I went home last weekend for a very important reason: We found out Bailey has lymphoma. We're not sure how long she has, and it was important for me to go home and see her, sooner rather than later. But while I was home, my mother also had a mission for me: to go through my closet.

When my parents found out they were moving to North Carolina, I was still backpacking in Europe. So the packing was done while I was away. Sixth months later, when I was packing up my College Station house, I just threw everything into boxes, assuming I could sort through it when I arrived in North Carolina, where I planned on living with my parents until I figured out what I was doing. But five months later, without ever going through all the boxes, I moved to New York. Eight months later, my parents moved to Ohio with my unorganized closets in tow. So this past weekend, with no holiday celebrations, no errands, no husband, I had the time to sort through the boxes (and I do mean boxes) of memories.

There were folders and folders and folders of 5x7 and 8x10 photos I had enlarged while working at the CVS photo lab for four years. There were four boxes of cards, letters, and ticket stubs. There were school projects dating back to middle school and all the newspapers I worked on in high school. There were binders filled with memories of my college involvement with ALOT and Fish Camp. Craft projects, art supplies, unfinished scrapbooks and journals. For the most part, everything I had kept had some sort of sentimental value. So at least I had that going for me: I wasn't a hoarder of random objects, I was a hoarder of memories. And like that, I had an idea for my blog and title. And I also had an epiphany: It was time to let go.

It took us a few hours to get the closet clean, but it took me two nights to go through all of the memory boxes. I shredded the ticket stubs (mainly from Texas A&M football, but a few concerts here and there), excess photos, and letters from old pen pals (we're talking really old--when I first moved from New York to Virginia at nine years old). I shredded old cards, recycling the approved fronts to St. Jude's Ranch (it's a great program), and threw away the 35 mm negatives that I had digital copies of. When I was finished, I had four bags of shredded paper to be recycled and only one shoebox filled with memories, such as a card from my parents that made me cry, more so now that I realize Michael and I are only a few years away from being parents ourselves (we hope); a letter that Nicole wrote me while she was still in high school and I was having a hard time adjusting to A&M; a letter from Hilary that she had to write during class at the Air Force Academy (I felt so honored that she chose to write to me); a card from Ginna that made me so happy to realize how much we've grown together over the years, and how special our relationship is; and a few special cards from my grandparents and great-aunt.
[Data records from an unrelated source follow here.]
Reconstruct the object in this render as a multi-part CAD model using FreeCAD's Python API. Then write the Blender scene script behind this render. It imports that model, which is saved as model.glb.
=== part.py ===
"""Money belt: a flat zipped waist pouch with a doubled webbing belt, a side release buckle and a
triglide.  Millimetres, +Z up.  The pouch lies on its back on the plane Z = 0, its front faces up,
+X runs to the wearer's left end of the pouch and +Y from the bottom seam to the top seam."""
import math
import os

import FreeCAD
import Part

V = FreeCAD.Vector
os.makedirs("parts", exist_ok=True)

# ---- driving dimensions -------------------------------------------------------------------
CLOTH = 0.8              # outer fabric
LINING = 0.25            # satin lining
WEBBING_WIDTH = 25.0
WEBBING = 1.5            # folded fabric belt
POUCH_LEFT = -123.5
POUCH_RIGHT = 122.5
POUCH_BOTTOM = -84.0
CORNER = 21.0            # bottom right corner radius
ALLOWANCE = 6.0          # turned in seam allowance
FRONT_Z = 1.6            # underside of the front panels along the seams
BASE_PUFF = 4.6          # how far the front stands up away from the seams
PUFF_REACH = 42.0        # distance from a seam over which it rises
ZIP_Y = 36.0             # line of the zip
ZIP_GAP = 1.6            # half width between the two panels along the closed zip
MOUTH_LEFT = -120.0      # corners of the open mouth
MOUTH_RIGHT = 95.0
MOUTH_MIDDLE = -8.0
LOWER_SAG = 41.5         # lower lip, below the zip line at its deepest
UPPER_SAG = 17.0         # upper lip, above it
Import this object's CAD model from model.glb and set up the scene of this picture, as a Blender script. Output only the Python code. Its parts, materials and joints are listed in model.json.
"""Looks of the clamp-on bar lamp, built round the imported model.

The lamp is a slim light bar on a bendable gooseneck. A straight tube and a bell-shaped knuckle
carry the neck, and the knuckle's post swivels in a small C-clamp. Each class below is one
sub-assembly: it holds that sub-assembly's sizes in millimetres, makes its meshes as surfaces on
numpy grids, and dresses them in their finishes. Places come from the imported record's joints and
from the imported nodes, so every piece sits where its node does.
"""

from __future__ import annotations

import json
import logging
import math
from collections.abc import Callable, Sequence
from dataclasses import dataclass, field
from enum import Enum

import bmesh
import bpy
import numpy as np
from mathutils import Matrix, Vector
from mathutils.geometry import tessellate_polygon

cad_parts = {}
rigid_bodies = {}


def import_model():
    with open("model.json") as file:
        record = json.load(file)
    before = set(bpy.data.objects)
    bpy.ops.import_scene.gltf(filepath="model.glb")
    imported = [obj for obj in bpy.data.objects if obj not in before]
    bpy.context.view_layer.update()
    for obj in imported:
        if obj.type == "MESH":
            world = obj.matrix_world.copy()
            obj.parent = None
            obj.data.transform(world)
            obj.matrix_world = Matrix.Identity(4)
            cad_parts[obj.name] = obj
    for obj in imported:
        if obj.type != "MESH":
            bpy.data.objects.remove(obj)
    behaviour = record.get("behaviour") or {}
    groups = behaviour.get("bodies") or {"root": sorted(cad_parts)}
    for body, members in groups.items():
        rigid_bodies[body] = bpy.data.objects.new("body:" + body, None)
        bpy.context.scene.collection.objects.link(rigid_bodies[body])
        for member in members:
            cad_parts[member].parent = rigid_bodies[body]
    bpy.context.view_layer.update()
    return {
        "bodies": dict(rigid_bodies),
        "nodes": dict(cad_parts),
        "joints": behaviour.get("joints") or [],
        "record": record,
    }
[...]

I donated a lot of my unfinished artwork supplies to my mother's school, realizing that enough time has passed that I'll never really get back to them (not true for your scrapbook, Nicole, I PROMISE I will finish that . . . eventually).

And while almost all of the papers, pictures, and other assorted memories brought back happy feelings, there were a few downsides. There were pictures of Bailey as a puppy that sent me into tears as I realized why I was home in the first place. And there were cards and pictures from friends who have faded out over the last few years. I've moved states four times, so I know that some friends will come and go, that not everyone can continue a long-distance relationship. But there was a small group from college that I thought would still be around, that I would still talk to you and plan reunions with. That was one of the hardest parts of the cleaning: I missed those friends. I wondered what would have happened if I stayed in Texas. But then I realized that I would be giving up the greatest thing to come into my life: Michael. And for every card/picture with a long-lost friend, I found proof of friendships that grew from nothing over the years: cards from Sara, Jennie, Scott, and Brad, people who started off as mere acquaintances within my college organizations . . . but turned into my closest friends, friends who would later be a part of my wedding. Who knew?

In my defense, I told my parents that my hoarding had gotten this bad because I hadn't had the opportunities to go through and consolidate with the last two moves. And while that is part of the truth, the rest of it is, I don't think I was adult enough to say good-bye to so many childhood memories . . . as trivial as some of them seemed.

Maybe it's the fact that I live in a small New York apartment now, and I've learned not to hold on to so many things when there's not enough space. Maybe I realized that eventually those boxes and boxes and boxes would make their way to my own house (or at least I hope there's a house in my future). Maybe it was just the right time for me to realize that I am a grown-up.

I do know this: I can blog my adult experiences here, on this blog, in the electronic world. So at least I now know, even if I don't keep up with this blog and see it through, I won't have to throw out a half-used journal.